Amid growing signs of stress, and as energy firms “face difficulties financing those margin calls for lack of cash collateral,” the EU’s executive arm wants to take dramatic action as part of a broader package of measures to tame the crisis.

“The commission will engage with the relevant securities and banking regulators to explore ways to enable market participants to find the collateral to meet margin calls,” according to a document published on Wednesday.

Energy Ministers meet on Friday to discuss the unprecedented plans to step into energy markets. Russia’s move to switch off the crucial Nord Stream pipeline ramped up pressure on the bloc to curb the spike in energy prices and avoid social upheaval as Europe heads into winter.

Ministers will discuss plans for a levy on fossil-fuel producers — based on pre-tax profit — and a limit on excess revenues of companies producing power from sources other than gas. The idea is to rechannel profits to support consumers.

They may also consider a proposal to cap prices of Russian gas imports — a move that risks ramping up tension as Moscow has made clear it won’t supply gas to countries signing on to price caps. There’s also a proposal for a mandatory target reduction of electricity use.

“We are confronted with astronomic electricity prices for households and companies and with enormous market volatility,” Commission President Ursula Von der Leyen told reporters in Brussels on Wednesday. “Therefore, we will put forward a set of immediate measures that will protect vulnerable consumers and businesses and help them adapt.”

According to a draft regulation seen by Bloomberg News, a cap on the price of power for generators that don’t use gas could be set at 200 euros (US$198.07) per megawatt hour.

Shares in some of Europe’s biggest power producers rose Wednesday. Credit Suisse senior analyst Jens Zimmermann said the EU price cap proposal “is high enough so as not to discourage future investment in non-gas producing technologies.”

Once the commission gets the political nod from governments, it will put forward legislative proposals that will include more details.

“I think the commission’s approach looks good as it tries to lower the electricity price for consumers while maintaining the focus also on energy savings and reduction of peak demand,” Ville Niinisto, a member of the European Parliament from the Green party and a former environment minister of Finland, said. “Together these efforts have to maintain the investments into cheap renewable energy and energy efficiency as a sustainable way out of this energy crisis caused by the use of fossil fuels and the price hike of fossil gas.”

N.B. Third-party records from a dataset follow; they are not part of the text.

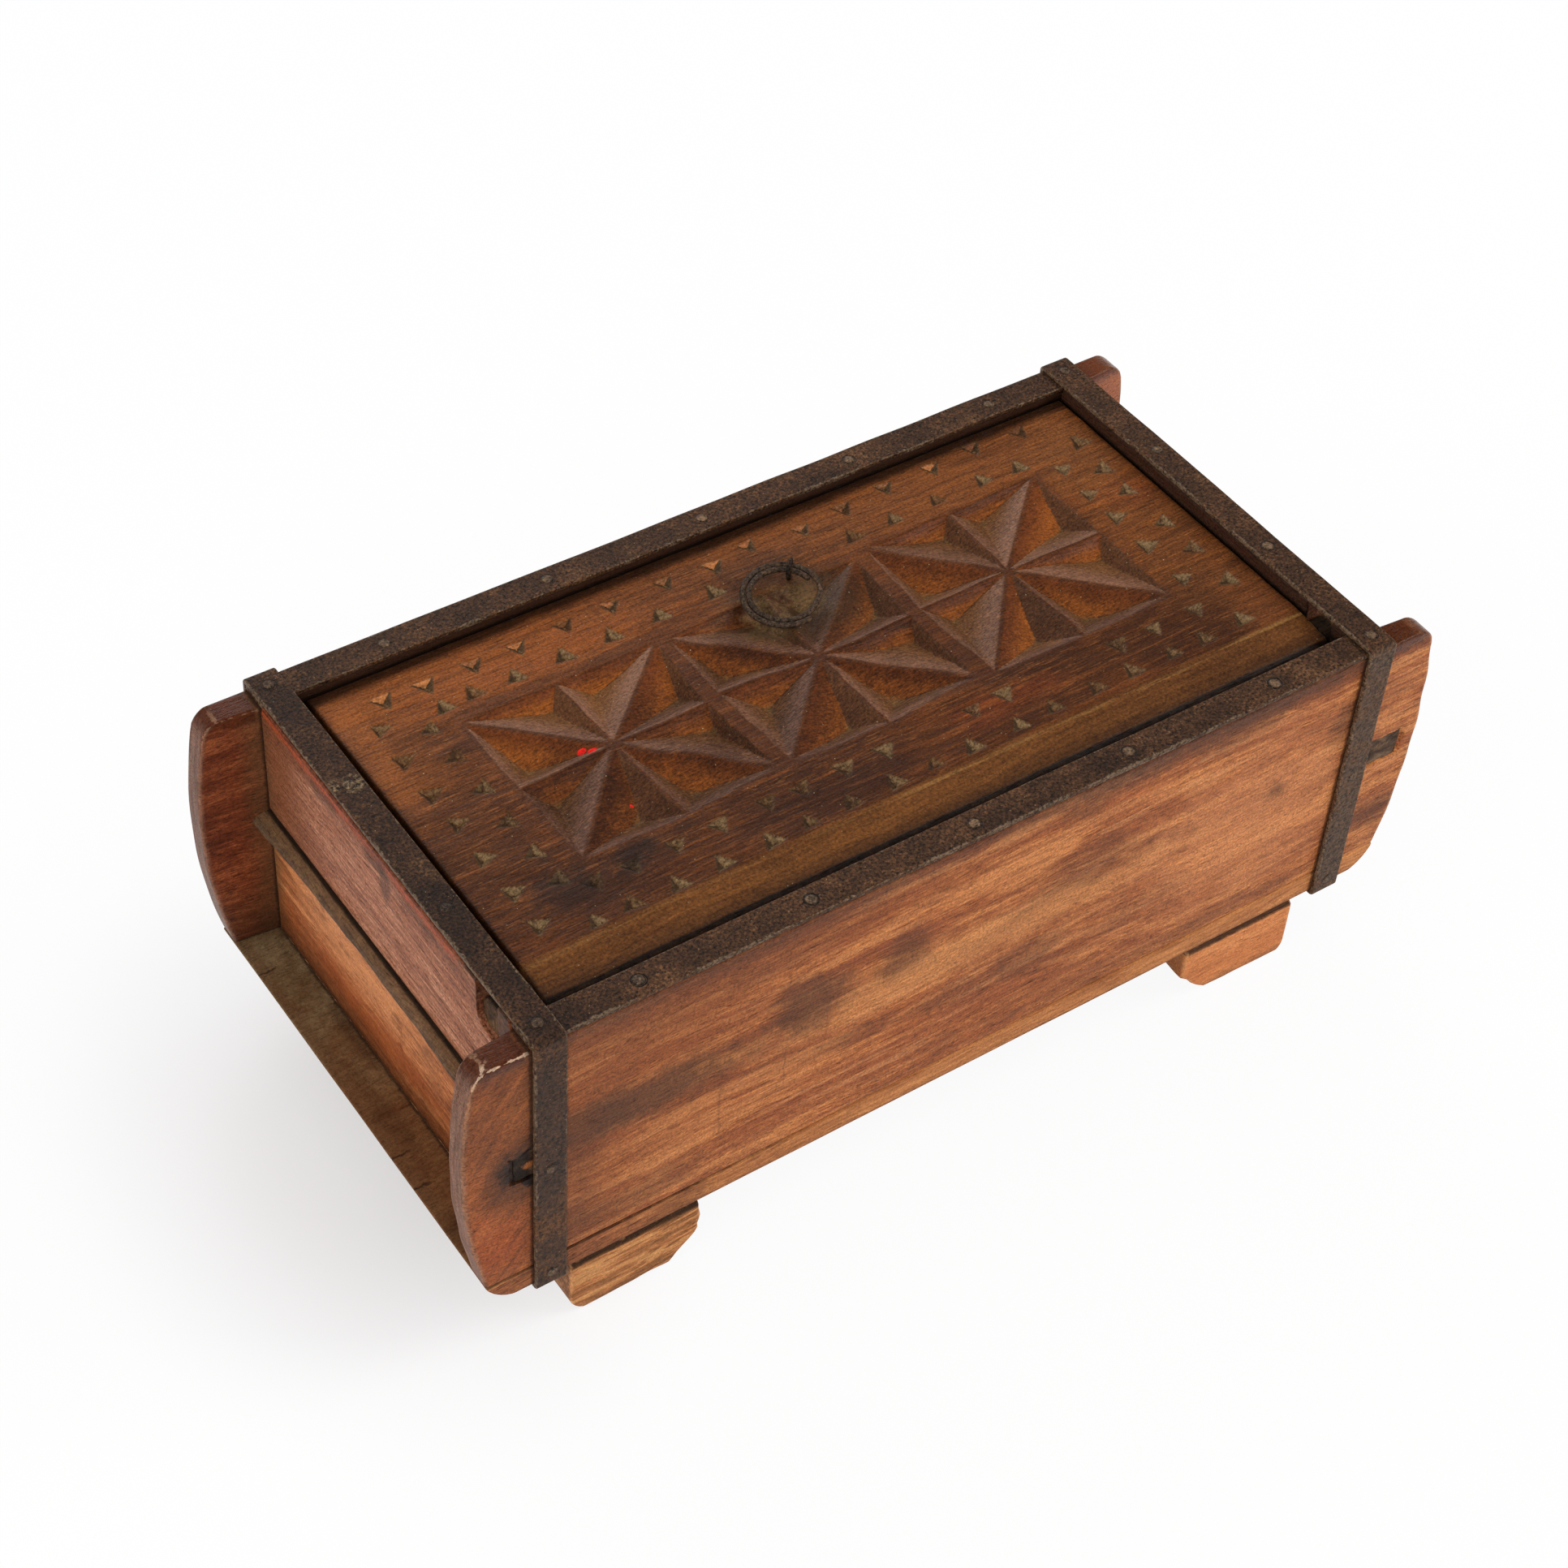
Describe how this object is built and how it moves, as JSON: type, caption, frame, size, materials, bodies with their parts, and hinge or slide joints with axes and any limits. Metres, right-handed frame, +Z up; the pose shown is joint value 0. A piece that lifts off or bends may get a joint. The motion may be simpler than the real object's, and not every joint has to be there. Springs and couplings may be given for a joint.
{
  "type": "lidded mould box",
  "caption": "Long wooden box on block feet, bound with flat iron straps, with projecting side ears and a chip-carved lid that turns on wooden pegs and has a wire ring pull.",
  "frame": {"origin": "on the ground under the middle of the box, in the plane of the feet's undersides", "axes": "+X along the box towards the picture's right, +Y from the pivot side to the side the lid opens at, +Z up"},
  "size_m": [0.3164, 0.1504, 0.1199],
  "materials": {
    "side_wood": "old rubbed varnish",
    "bottom_wood": "worn and dusty",
    "end_wood": "worn",
    "rail_wood": "dusty",
    "foot_wood": "worn",
    "lid_wood": "dark varnish",
    "peg_wood": "bare end grain",
    "strap_iron": "dark aged iron with rubbed edges",
    "nail_iron": "dark aged iron",
    "wire_iron": "dark drawn wire"
  },
  "bodies": {
    "case": {"side_board_front": "side_wood", "side_board_rear": "side_wood", "bottom_board": "bottom_wood", "end_board_upper_left": "end_wood", "end_board_upper_right": "end_wood", "end_board_lower_left": "end_wood", "end_board_lower_right": "end_wood", "end_rail_left": "rail_wood", "end_rail_right": "rail_wood", "lid_rest": "end_wood", "foot_front_left": "foot_wood", "foot_front_right": "foot_wood", "foot_rear_left": "foot_wood", "foot_rear_right": "foot_wood", "strap_cross_left": "strap_iron", "strap_cross_right": "strap_iron", "strap_long_front": "strap_iron", "strap_long_rear": "strap_iron", "strap_nails": "nail_iron", "case_nails": "nail_iron", "bottom_nails": "nail_iron", "foot_nails": "nail_iron", "rest_nails": "nail_iron"},
    "lid": {"lid_board": "lid_wood", "pivot_peg_left": "peg_wood", "pivot_peg_right": "peg_wood", "lid_staple": "wire_iron"},
    "ring": {"ring_pull": "wire_iron"}
  },
  "joints": [
    {"name": "lid_pivot", "type": "hinge", "parent": "case", "child": "lid", "pos_m": [0, -0.053, 0.107], "axis": [1, 0, 0], "range_deg": [0, 109]},
    {"name": "ring_swing", "type": "hinge", "parent": "lid", "child": "ring", "pos_m": [0.0125, 0.0385, 0.1169], "axis": [-0.7193, 0.6947, 0], "range_deg": [0, 193]}
  ]
}
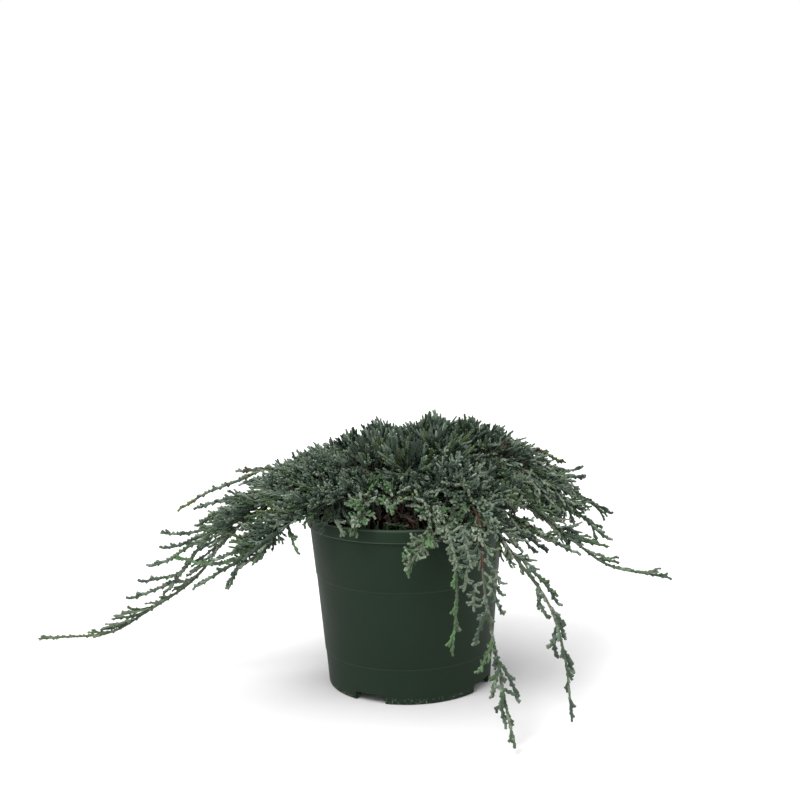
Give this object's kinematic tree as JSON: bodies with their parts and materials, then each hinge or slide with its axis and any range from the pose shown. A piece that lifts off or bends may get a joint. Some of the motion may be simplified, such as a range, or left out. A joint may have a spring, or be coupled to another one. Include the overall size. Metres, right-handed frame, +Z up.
{
  "type": "potted creeping juniper",
  "caption": "Creeping juniper in a round tapered nursery pot: a low dense mound of scale-leaf foliage on short limbs, with long shoots that trail over the rim and past the foot of the pot.",
  "frame": {"origin": "centre of the pot's flat underside, on the surface that the pot stands on", "axes": "+Z up; -Y towards the plant's front, where shoots fall over the rim; +X to the plant's right, against the longest trailing shoot"},
  "size_m": [0.5335, 0.3798, 0.2288],
  "materials": {
    "pot": "satin",
    "potting_mix": "rough",
    "bark": "rough",
    "foliage": "matte"
  },
  "bodies": {
    "root": {"pot": "pot", "soil": "potting_mix", "trunk": "bark", "bough_front": "bark", "bough_front_spray": "bark", "bough_front_green": "bark", "bough_front_red": "bark", "bough_right_hang": "bark", "bough_right_low": "bark", "bough_right_long": "bark", "bough_right": "bark", "bough_right_upper": "bark", "bough_back_right": "bark", "bough_back_fall": "bark", "bough_back": "bark", "bough_back_trail": "bark", "bough_back_left": "bark", "bough_left_upper": "bark", "bough_left_long": "bark", "bough_left_second": "bark", "bough_left_curl": "bark", "bough_left_drop": "bark", "bough_front_left": "bark", "foliage_front": "foliage", "foliage_front_spray": "foliage", "foliage_front_green": "foliage", "foliage_front_green_end": "foliage", "foliage_front_red": "foliage", "foliage_front_red_middle": "foliage", "foliage_front_red_end": "foliage", "foliage_right_hang": "foliage", "foliage_right_hang_end": "foliage", "foliage_right_low": "foliage", "foliage_right_long": "foliage", "foliage_right_long_end": "foliage", "foliage_right": "foliage", "foliage_right_upper": "foliage", "foliage_back_right": "foliage", "foliage_back_fall": "foliage", "foliage_back_fall_end": "foliage", "foliage_back": "foliage", "foliage_back_trail": "foliage", "foliage_back_trail_end": "foliage", "foliage_back_left": "foliage", "foliage_left_upper": "foliage", "foliage_left_long": "foliage", "foliage_left_long_middle": "foliage", "foliage_left_long_end": "foliage", "foliage_left_second": "foliage", "foliage_left_curl": "foliage", "foliage_left_drop": "foliage", "foliage_front_left": "foliage", "foliage_crown_top": "foliage", "foliage_crown_front": "foliage", "foliage_crown_front_right": "foliage", "foliage_crown_right": "foliage", "foliage_crown_back_right": "foliage", "foliage_crown_back_left": "foliage", "foliage_crown_left": "foliage", "foliage_crown_front_left": "foliage"}
  },
  "joints": []
}
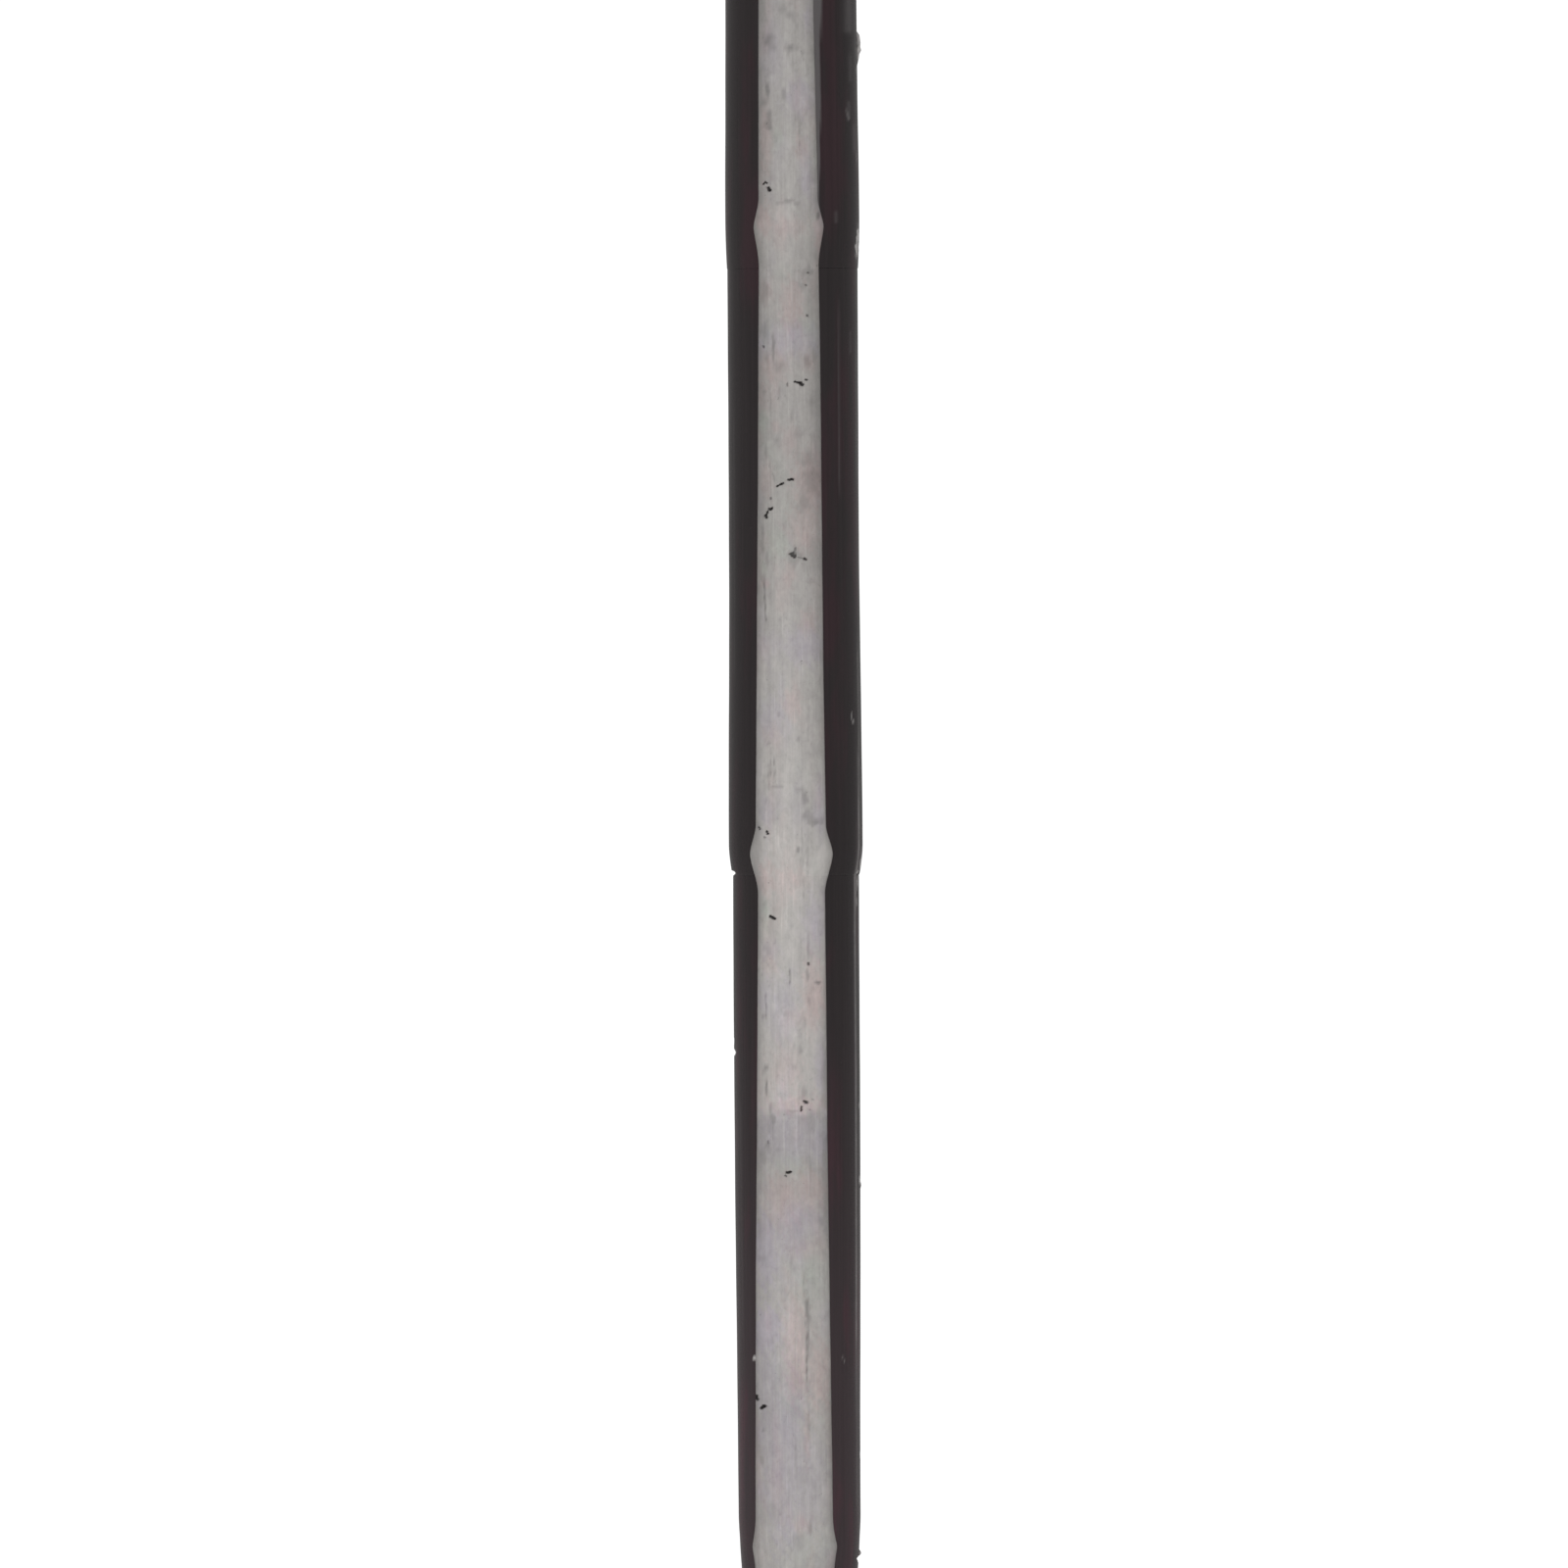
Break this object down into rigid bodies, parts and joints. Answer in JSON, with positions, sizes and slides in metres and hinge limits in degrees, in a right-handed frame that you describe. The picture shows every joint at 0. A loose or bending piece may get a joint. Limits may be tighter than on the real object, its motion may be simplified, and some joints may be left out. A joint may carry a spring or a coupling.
{
  "type": "devil stick",
  "caption": "Slim noded juggling stick, black sleeves on a wooden core, a grey slat let into front and back, rubber end caps.",
  "frame": {"origin": "the stick's balance point, on its axis at half its length", "axes": "+Z along the stick towards its upper end; -Y is the front, where one grey slat faces"},
  "size_m": [0.0258, 0.0258, 0.72],
  "materials": {
    "black_lacquer": "gloss, faint scuffs",
    "grey_slat": "grey satin lacquer over lengthwise fibre, small dark pits",
    "core_wood": "bare, straight grain",
    "ring_rubber": "matt",
    "cap_rubber": "satin, moulded",
    "weight_steel": "turned",
    "bright_steel": "zinc plated"
  },
  "bodies": {
    "root": {"core_rod": "core_wood", "waist_sleeve": "black_lacquer", "upper_inner_sleeve": "black_lacquer", "upper_middle_sleeve": "black_lacquer", "upper_outer_sleeve": "black_lacquer", "upper_node_ring_1": "ring_rubber", "upper_node_ring_2": "ring_rubber", "upper_node_ring_3": "ring_rubber", "upper_balance_weight": "weight_steel", "upper_end_washer": "bright_steel", "upper_end_screw": "bright_steel", "upper_end_cap": "cap_rubber", "lower_inner_sleeve": "black_lacquer", "lower_middle_sleeve": "black_lacquer", "lower_outer_sleeve": "black_lacquer", "lower_node_ring_1": "ring_rubber", "lower_node_ring_2": "ring_rubber", "lower_node_ring_3": "ring_rubber", "lower_balance_weight": "weight_steel", "lower_end_washer": "bright_steel", "lower_end_screw": "bright_steel", "lower_end_cap": "cap_rubber", "front_strip": "grey_slat", "back_strip": "grey_slat"}
  },
  "joints": []
}
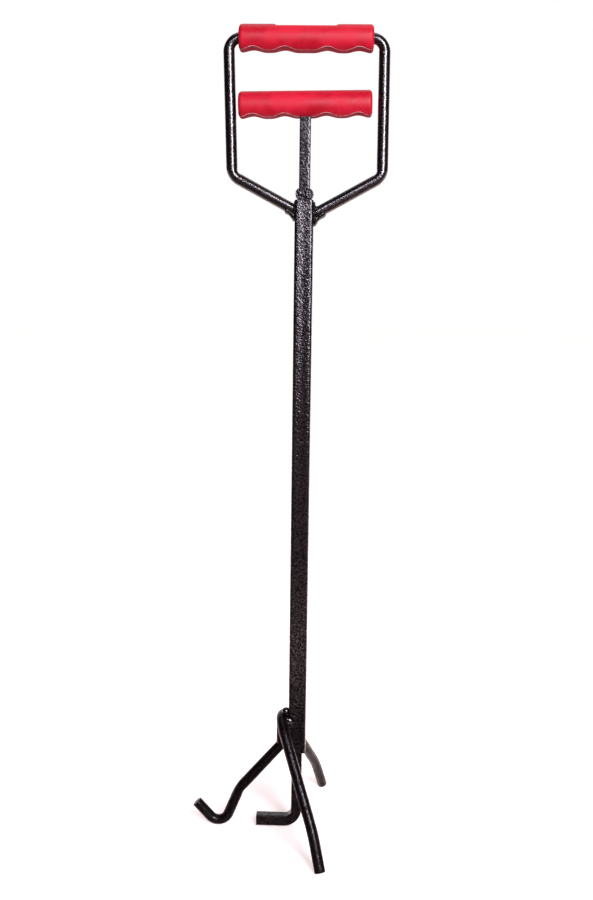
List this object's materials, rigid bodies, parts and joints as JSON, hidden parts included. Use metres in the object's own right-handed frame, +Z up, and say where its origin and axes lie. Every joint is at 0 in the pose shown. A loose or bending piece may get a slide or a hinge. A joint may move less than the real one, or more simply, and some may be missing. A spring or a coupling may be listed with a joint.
{
  "type": "squeeze-handle gripping tool",
  "caption": "Standing hand tool: a D-handled tube frame on three rod legs with a sliding inner bar whose finger grip lifts a square foot against the hooked leg.",
  "frame": {"origin": "on the ground, under the middle of the tool's overall width and depth; the tube's axis stands at x = 0.01325", "axes": "+Z up along the tube and the slide, -X towards the hooked leg and the foot's tip, -Y towards the front leg"},
  "size_m": [0.1668, 0.1684, 0.7138],
  "materials": {
    "black_hammertone": "black hammertone powder coat with fine bumps",
    "red_vinyl": "satin moulded vinyl"
  },
  "bodies": {
    "frame": {"outer_tube": "black_hammertone", "handle_rod": "black_hammertone", "top_grip": "red_vinyl", "hook_leg": "black_hammertone", "fork_legs": "black_hammertone", "handle_weld_left": "black_hammertone", "handle_weld_right": "black_hammertone", "fork_weld_front": "black_hammertone", "fork_weld_rear": "black_hammertone", "hook_weld_front": "black_hammertone", "hook_weld_rear": "black_hammertone"},
    "slide": {"slide_bar": "black_hammertone", "crossbar": "black_hammertone", "crossbar_weld": "black_hammertone", "slide_grip": "red_vinyl", "stop_bead_left": "black_hammertone", "stop_bead_right": "black_hammertone"}
  },
  "joints": [
    {"name": "squeeze_slide", "type": "slide", "parent": "frame", "child": "slide", "axis": [0, 0, 1], "range_m": [0, 0.029]}
  ]
}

The EU is planning to propose two demand reduction targets. The first would require governments to put in place measures that would cut overall electricity consumption from all consumers by 10% to 15%. The second would target the most expensive hours of production and would call for a mandatory cut of at least 5% in net consumption during peak hours, according to the draft.

The Czech Republic will try to exclude the issue of a possible price cap on Russian gas from the agenda for Friday’s energy ministers’ meeting, the Czech Trade and Industry Minister Jozef Sikela said Wednesday in Prague. Sikela, whose government will be charing the talks, said any cap would be a political tool, rather than a step that would solve the current energy crisis in Europe.

Russian President Vladimir Putin said Wednesday that a potential price cap on Russian gas and oil is “another stupidity.”

Von der Leyen also said Wednesday that the bloc will consider whether to include liquefied natural gas in the price caps, along with Russian gas imports — a move Poland has suggested. The bloc is also considering creating a new benchmark for LNG pricing.